Nonetheless, identifying the experimental conditions required to produce a specific crystal remains challenging, since different structures can occur with little change in conditions, and one structure can change into another. You can think of it like oranges stacked in a box. You can lay out a square grid of oranges and balance each orange in the layer above directly on top of the orange below, and they will balance fine for a while. However, just a tap will cause oranges on top to nestle in the dip between oranges in the layer below – the more stable structure.
“There’s still a lot of need for experiments because a lot of factors are not 100% understood as far as how to achieve certain crystal structures,” says Dr Adam Raw, head of materials science R&D in the life science division at Merck. He highlights the “large number of factors that can come into play” when introducing additives to nudge the system towards a certain crystal structure, precisely the approach Project M investigated.
Calcium carbonate has three possible crystal structures: aragonite, vaterite and calcite. A mussel selectively grows which ones it needs – the more durable calcite for the outer shell, for example – and “not using harsh chemical conditions,” says Dr Julia Parker. “Just additives , organic molecules.” Parker and Murray wondered whether the right additive at the right concentration would help them control the growth of vaterite versus calcite.
At Diamond Light Source, the pair could quickly distinguish tiny changes in the crystal structure of hundreds of samples by examining the paths of the X-rays from the synchrotron as they scattered from each crystal’s lattice. (The synchrotron accelerates electrons, which emit X-rays as they change direction to move round it.) The bottleneck was preparing all the samples – to test factors including the additive used, concentration and mixing time – until the idea dawned to work with UK schools, exploiting the similarities in the labs and environmental conditions.

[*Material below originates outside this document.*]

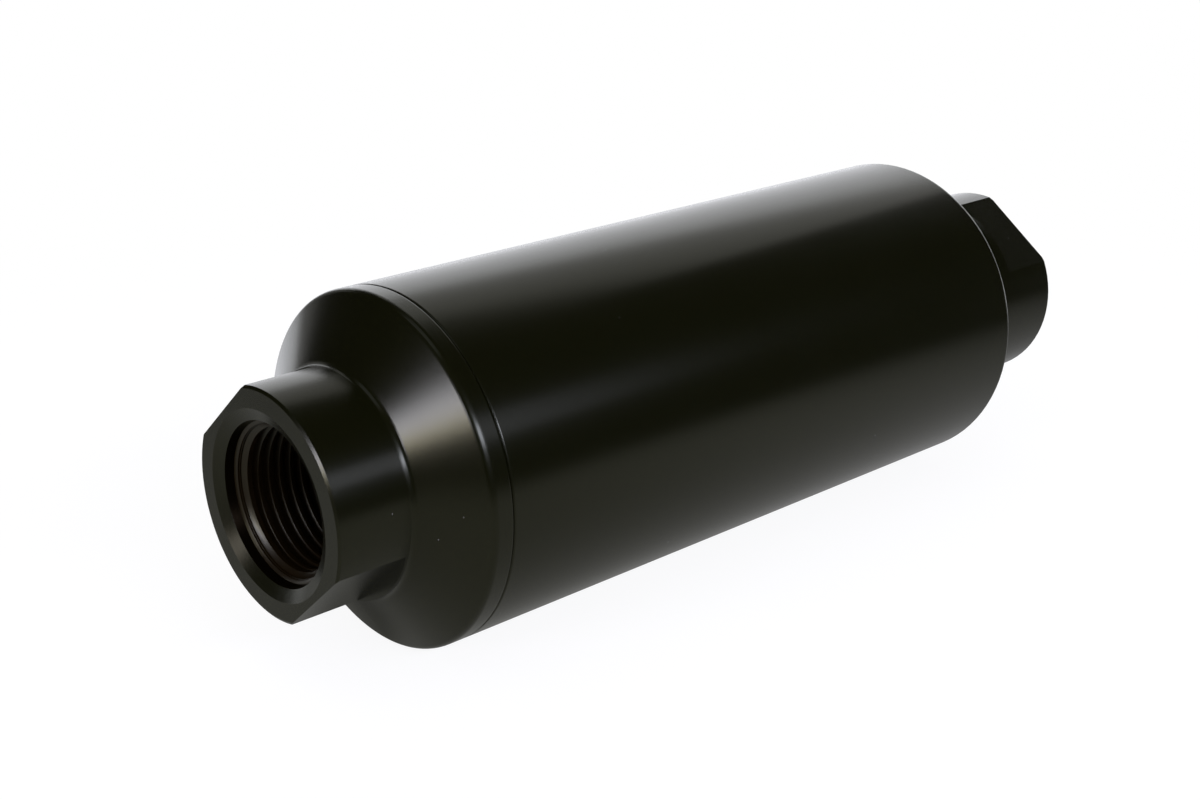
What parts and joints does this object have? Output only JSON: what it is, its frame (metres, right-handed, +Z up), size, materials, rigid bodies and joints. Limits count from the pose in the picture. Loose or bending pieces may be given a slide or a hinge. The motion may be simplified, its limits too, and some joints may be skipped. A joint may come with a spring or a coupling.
{
  "type": "inline filter",
  "caption": "Round inline fluid filter: a turned housing and a screw-in end cap with wrench flats and a threaded port at each end, around a pleated element.",
  "frame": {"origin": "on the filter's axis, at the middle of the barrel", "axes": "+X along the filter's axis from the inlet cap towards the outlet, +Z up"},
  "size_m": [0.1912, 0.0636, 0.0636],
  "materials": {
    "black_anodised": "satin black anodised",
    "seal_rubber": "matt moulded rubber",
    "spring_steel": "drawn stainless wire",
    "plated_steel": "zinc plated sheet",
    "adhesive": "cured amber adhesive",
    "filter_medium": "resin-bonded cellulose, pleated"
  },
  "bodies": {
    "housing": {"housing": "black_anodised", "element_spring": "spring_steel", "inlet_end_disc": "plated_steel", "inlet_potting": "adhesive", "pleated_media": "filter_medium", "media_seam_clip": "plated_steel", "element_core": "plated_steel", "outlet_potting": "adhesive", "outlet_end_disc": "plated_steel", "element_o_ring": "seal_rubber"},
    "cap_seal": {"cap_o_ring": "seal_rubber"},
    "end_cap": {"end_cap": "black_anodised"}
  },
  "joints": [
    {"name": "cap_travel", "type": "slide", "parent": "housing", "child": "cap_seal", "axis": [-1, 0, 0], "range_m": [0, 0.01]},
    {"name": "cap_turn", "type": "hinge", "parent": "cap_seal", "child": "end_cap", "pos_m": [-0.067, 0, 0], "axis": [-1, 0, 0], "range_deg": [0, 1800]}
  ],
  "couplings": [
    {"joint": "cap_travel", "follows": "cap_turn", "m_per_rad": 0.00031831}
  ]
}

Christensen and fellow pupils at Didcot girls’ school, based near Diamond, were the first to trial the sample preparation kits and helped guide Parker and Murray towards the equipment and instructions needed in each kit. The data needed to characterise each sample was gathered in just a day at the synchrotron.
The results, published in January this year, help shed light on the conditions that significantly favour or deter vaterite formation, and provide insights into the ways these crystals form. “I think they’ve made progress in showing which factors are most likely to correspond to biomineralisation [living creatures making minerals] and formation of these calcium carbonate crystals in biological applications,” says Raw. “But of course there’s a lot more work to do.” However, results from the project were not just scientific: school participants enthused by chemistry later turned up at Diamond for internship interviews.
“With the project it was like you were doing something for the real world, not just an experiment at school,” says Christensen.